On Max's advice, I'm cross-posting to Haskell Cafe. Haskellers: here's a nice chance for you get a cool Darcs feature without not very much effort or Darcs hacking experience :-)
More info on: http://bugs.darcs.net/issue555
------------------------------------------------------------ Max's write-up ------------------------------------------------------------
Here's a quick primer: Basically, darcs >= 2.0 uses a hashed pristine store that acts as a file object cache. An interesting artifact of the pristine.hashed store, which is being pushed into a useful third-party accessible library named hashed-storage, however, is that it does (for many reasons, most co-evolutionary) resemble the git object store. There are several differences, but one of the key differences that applies to the topic at hand is that darcs generally garbage collects pristine.hashed objects much faster than git.

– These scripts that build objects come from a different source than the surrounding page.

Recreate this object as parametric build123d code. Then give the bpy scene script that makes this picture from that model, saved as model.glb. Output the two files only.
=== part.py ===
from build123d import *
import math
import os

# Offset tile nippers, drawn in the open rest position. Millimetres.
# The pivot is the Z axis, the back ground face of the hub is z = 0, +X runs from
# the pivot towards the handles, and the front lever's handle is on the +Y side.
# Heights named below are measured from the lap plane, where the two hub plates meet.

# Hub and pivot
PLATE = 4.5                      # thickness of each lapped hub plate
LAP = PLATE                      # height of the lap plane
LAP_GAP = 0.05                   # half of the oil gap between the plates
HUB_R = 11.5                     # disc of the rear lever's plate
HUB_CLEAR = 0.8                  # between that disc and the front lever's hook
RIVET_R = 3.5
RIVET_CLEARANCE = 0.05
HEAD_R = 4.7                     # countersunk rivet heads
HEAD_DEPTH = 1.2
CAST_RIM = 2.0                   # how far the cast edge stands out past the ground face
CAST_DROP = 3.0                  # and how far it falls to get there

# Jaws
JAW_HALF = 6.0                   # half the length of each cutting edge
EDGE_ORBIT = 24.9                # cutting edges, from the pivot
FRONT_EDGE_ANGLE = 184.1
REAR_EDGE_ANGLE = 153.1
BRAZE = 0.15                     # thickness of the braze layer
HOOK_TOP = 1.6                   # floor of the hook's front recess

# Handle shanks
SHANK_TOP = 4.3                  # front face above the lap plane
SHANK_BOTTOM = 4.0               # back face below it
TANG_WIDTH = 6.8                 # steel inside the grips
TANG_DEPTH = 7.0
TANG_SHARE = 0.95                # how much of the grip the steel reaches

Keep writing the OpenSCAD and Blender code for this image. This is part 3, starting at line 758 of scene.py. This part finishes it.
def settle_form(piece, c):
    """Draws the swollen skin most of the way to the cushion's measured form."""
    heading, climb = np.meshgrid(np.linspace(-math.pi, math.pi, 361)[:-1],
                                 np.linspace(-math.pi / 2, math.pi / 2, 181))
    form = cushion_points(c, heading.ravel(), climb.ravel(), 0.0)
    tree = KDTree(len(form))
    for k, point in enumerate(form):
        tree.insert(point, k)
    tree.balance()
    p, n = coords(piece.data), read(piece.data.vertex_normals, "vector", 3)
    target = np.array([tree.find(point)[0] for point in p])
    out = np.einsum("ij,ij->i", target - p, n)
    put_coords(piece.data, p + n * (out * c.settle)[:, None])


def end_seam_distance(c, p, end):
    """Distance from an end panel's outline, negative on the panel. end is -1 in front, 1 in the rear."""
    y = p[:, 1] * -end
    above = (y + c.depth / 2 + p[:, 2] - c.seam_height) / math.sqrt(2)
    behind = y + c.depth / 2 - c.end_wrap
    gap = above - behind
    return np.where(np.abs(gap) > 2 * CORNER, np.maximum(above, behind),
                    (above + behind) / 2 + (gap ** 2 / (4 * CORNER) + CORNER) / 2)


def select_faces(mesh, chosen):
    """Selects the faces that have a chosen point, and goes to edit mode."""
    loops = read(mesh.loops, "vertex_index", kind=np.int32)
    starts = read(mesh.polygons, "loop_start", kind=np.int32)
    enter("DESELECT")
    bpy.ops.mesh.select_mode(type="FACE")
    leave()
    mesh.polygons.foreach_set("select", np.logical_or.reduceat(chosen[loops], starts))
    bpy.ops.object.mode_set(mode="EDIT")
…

Darcs is very quick to garbage collect old objects partly because many aren't all that useful, but mostly because the primary representation for a repository state is the patch store (and inventory), so there is only one root pointer in the pristine store. Petr, the author of the hashed-storage library, briefly discusses this in his most recent design post about the future of hashed-storage:
http://mornfall.net/blog/designing_storage_for_darcs.html
Here's where the primer meets the topic at hand: A darcs branch consists of three major components: an inventory store, a patch store, and a pristine store. To store multiple branches "in the same place" you need to take care of: 1) storing the alternate inventories, and 2) if you want it to be relatively fast, storing additional objects in the pristine store. (The patch store will already happily hold more patches than are referenced in the current inventory.) (1) is mostly a matter of naming alternate inventories and swapping between them. Thanks to the *ahem* git-like nature of pristine.hashed/hashed-storage: darcs could easily archive (many) more pristine objects, than it will during normal operation, in pristine.hashed and it may be as simple as storing additional, useful "root pointers" visible to hashed-storage so that it knows not to garbage collect the objects from other branches.

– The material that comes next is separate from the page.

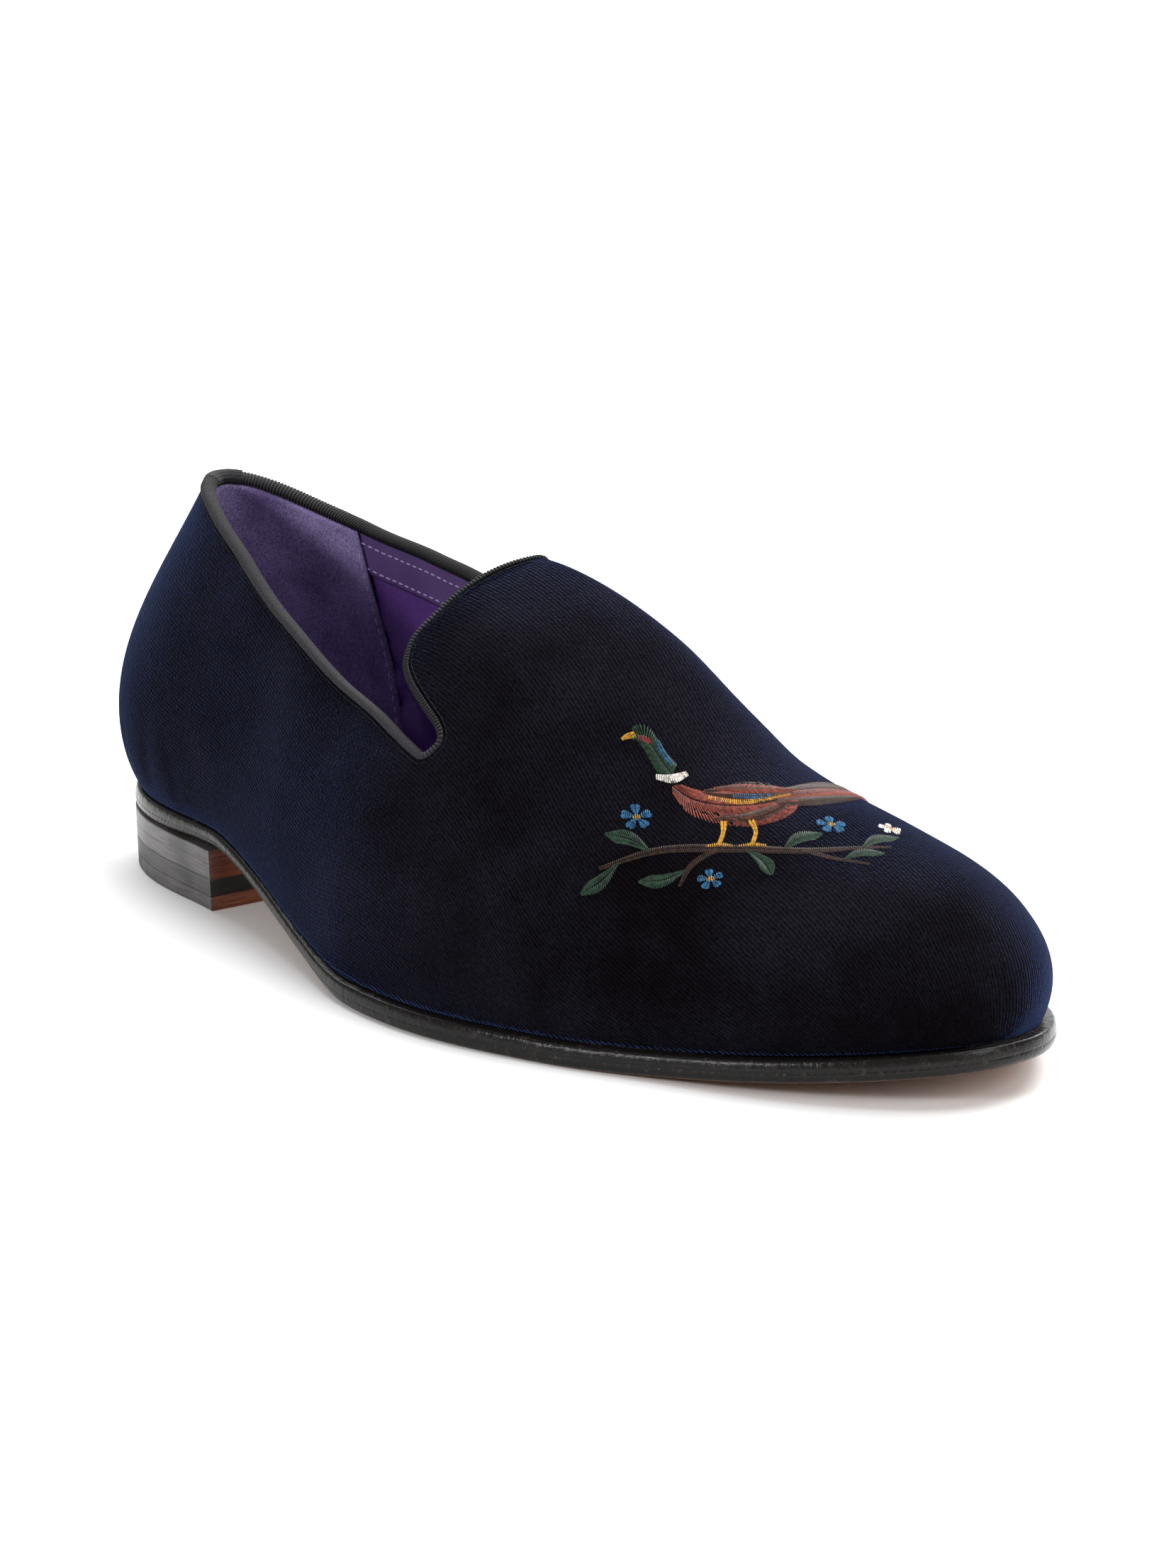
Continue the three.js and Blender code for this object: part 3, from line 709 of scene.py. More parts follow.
def throat_frame(spacing):
    """The closed loop of the throat's edge at equal steps: points, outward normals, the way up out of the
    edge, and the length so far. A running mean eases the ribbon round the notch's bottom."""
    halves = []
    for side in (-1, 1):
        s, t, _ = even_throat(side, spacing)
        halves.append((upper_point(s, t, side), upper_normal(s, t, side)))
    here = np.concatenate([halves[0][0], halves[1][0][::-1][1:-1]])
    normal = np.concatenate([halves[0][1], halves[1][1][::-1][1:-1]])
    normal += np.roll(normal, 1, 0) + np.roll(normal, -1, 0)
    reach = round(CORNER_EASE / spacing)
    here = sum(np.roll(here, k, 0) for k in range(-reach, reach + 1)) / (2 * reach + 1)
    normal /= np.linalg.norm(normal, axis=1, keepdims=True)
    along = np.roll(here, -1, 0) - np.roll(here, 1, 0)
    up = np.cross(normal, along)
    up /= np.linalg.norm(up, axis=1, keepdims=True)
    step = np.linalg.norm(np.diff(here, axis=0, append=here[:1]), axis=1)
    return here, normal, up, np.concatenate([[0], np.cumsum(step)[:-1]])


def ribbon_profile(extra):
    """The ribbon's outer face as distances out and up: down the outside, an ellipse over the edge and down
    the lining side; with the outward direction at each point."""
    outer, inner = RIBBON + extra, LINING_SIDE - extra
    turn = np.linspace(0, math.pi, 11)
    middle, half = (outer + inner) / 2, (outer - inner) / 2
    over = np.stack([middle + half * np.cos(turn), (0.8 + extra) * np.sin(turn)], 1)
    straight = np.linspace(-BINDING_DEPTH, -0.2, 4)
    out = np.stack([np.full(4, outer), straight], 1)
    back = np.stack([np.full(4, inner), straight[::-1]], 1)
    shape = np.concatenate([out, over, back])
    face = np.concatenate([np.tile([1.0, 0.0], (4, 1)), np.stack([np.cos(turn), np.sin(turn)], 1),
                           np.tile([-1.0, 0.0], (4, 1))])
    return shape, face


def ribbon_grid(here, normal, up, shape, face, relief):
    """The profile carried along the edge, raised by the relief, and closed along its hidden side."""
    raised = shape[None] + face[None] * relief[..., None]
    rows = here[:, None] + normal[:, None] * raised[..., :1] + up[:, None] * raised[..., 1:]
    ends = [here + normal * (shape[k, 0] - face[k, 0] * RIBBON)[..., None] + up * shape[k, 1] for k in (-1, 0)]
    hidden = [here + normal * level + up * 0.2 for level in (LINING_SIDE + RIBBON, 0.02)]
    closing = np.stack([ends[0], hidden[0], hidden[1], ends[1]], 1)
    return np.concatenate([rows, closing, rows[:, :1]], 1)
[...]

Here's where the fun happens: It seems to me that a branch switching tool, utilizing darcs' existing repository data stores, could be built almost "purely" on top of mostly just the hashed-storage library (which has been designed for reuse), as it exists today or hopefully with only minor tweaking, and with only minimal interaction with darcs itself. That is, in-repo branching could be provided entirely, today or soon, as a second/third-party tool to darcs. (!)
I think this is great from a darcs perspective: darcs itself remains conceptually simple (1 repository == 1 branch), which is something that I for one love about darcs, and doesn't need additional commands in darcs iteslf. But yet, power users (and git escapees) would have easy access to a ``darcs-branch`` tool that provides simple and powerful in-repo switching. Potentially, such a tool is also a great candidate to be an earlier adopter for the darcs library support and can help better define and enhance darcs' public API. (It's also interesting in that it mirrors that hg's support for branches is an addon, and that both hg and git have darcs-like patch queues as addons.)
I think this is even better from a hashed-storage perspective: ``darcs-branch`` would be a strong (new) use case for hashed-storage as a public API. The tool would provide good incentive to keep hashed-storage's API clean, and better incentive (than darcs' normal operation) to keep hashed-storage's garbage collection and object compaction strong. (With the 'cheap' cost of in-repo branches primarily a consequence of how well hashed-storage stores the additional objects of multiple branches. As a bonus, normal darcs operations should benefit as well from the gc/compaction optimizations that darcs-branch operations may make more obvious.)
At a high-level, a ``darcs-branch`` tool would provide core commands to:
1) Store the current repository state as a new branch by copying the current inventory and inserting a new pristine root for the branch. (``darcs-branch new`` or ``darcs-branch freeze``, perhaps)
2) Switch to a previously stored branch, by making the branch's inventory the new current inventory and the branch's pristine root the new current pristine root; updating the working directory as necessary. (``darcs-branch switch``)
Additionally, there would be other useful management tools (``darcs-branch list``, ``darcs-branch remove`` (or unfreeze)). I think that these four commands could be done with no darcs interaction at all (unless the branch being switched to has an incomplete/lazy pristine).
Useful commands that would need darcs interaction for patch management would be things like ``darcs-branch push`` to push patches between named branches (equivalent at a high level to ``darcs send -o new.dpatch --context branchB.context; darcs-branch switch branchB; darcs apply new.dpatch``), and ``darcs-branch obtain`` to obtain new in-repo local branches from an existing context file, remote/external-local repository, tag, or other matcher (that is, darcs get from one in-repo branch to a new one).
I doubt that a ``darcs-branch get`` to download all of the branches other than "current" (or HEAD, if you prefer, or "main" as I prefer) of a remote repository would need any darcs interaction (downloading the inventories and then many/most/all of the pristine objects). We can bet that darcs' usual lazy patch-getting behavior should work out of the box even for multiple branches.
Well, that's the general idea, at least. I believe that a willing volunteer and a bit of help from Petr could build such a tool "relatively quickly" and hopefully might even possibly work with today's darcs as it is.